The reason for this goes to the very heart of the written Torah’s purpose. It is not there to inspire us or to inform us of our noble history. It is telling a very specific story for a very specific purpose. It is recounting the story of Planet Earth.

Very briefly, the Torah’s story goes as follows: The world was created nearly perfect, it fell, and a plan was developed to bring it back to perfection. The story begins with Adam and Eve. They were created almost perfect – with only a single mitzvah to perform in order to perfect themselves entirely. They, however, failed and the world fell with them. Man would now have to surmount far greater challenges and overcome much more pervasive evil in order to perfect himself and the universe. At first this became the mission of all mankind. But with Noah’s generation and later the Tower of Babel, the world almost perished again. Man was not even going in the right direction and became deserving of destruction.

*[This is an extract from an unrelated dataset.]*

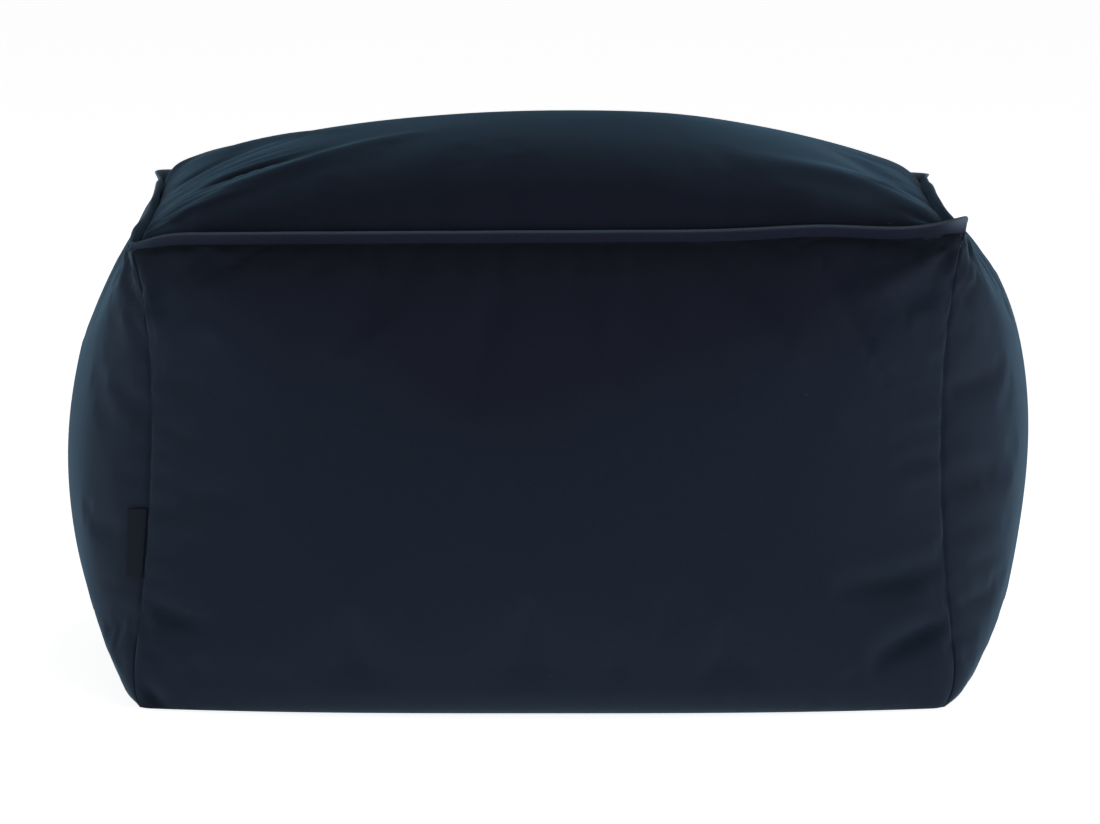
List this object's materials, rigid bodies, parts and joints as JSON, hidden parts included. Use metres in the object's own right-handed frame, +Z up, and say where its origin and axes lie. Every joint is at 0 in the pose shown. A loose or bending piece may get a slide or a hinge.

Then came Abraham and the germination of a plan. God would now choose a single family – and ultimately a single nation – as His agents to perfect the world. The world as a whole was too corrupt. But a single nation which stands above it and serves as a model for all mankind could help lead it back to goodness and God. Slowly the Torah’s notions of honesty, equality, peace, justice, education, and many others would permeate the world’s consciousness – to be adopted by other religions and eventually raise up all mankind to its principles.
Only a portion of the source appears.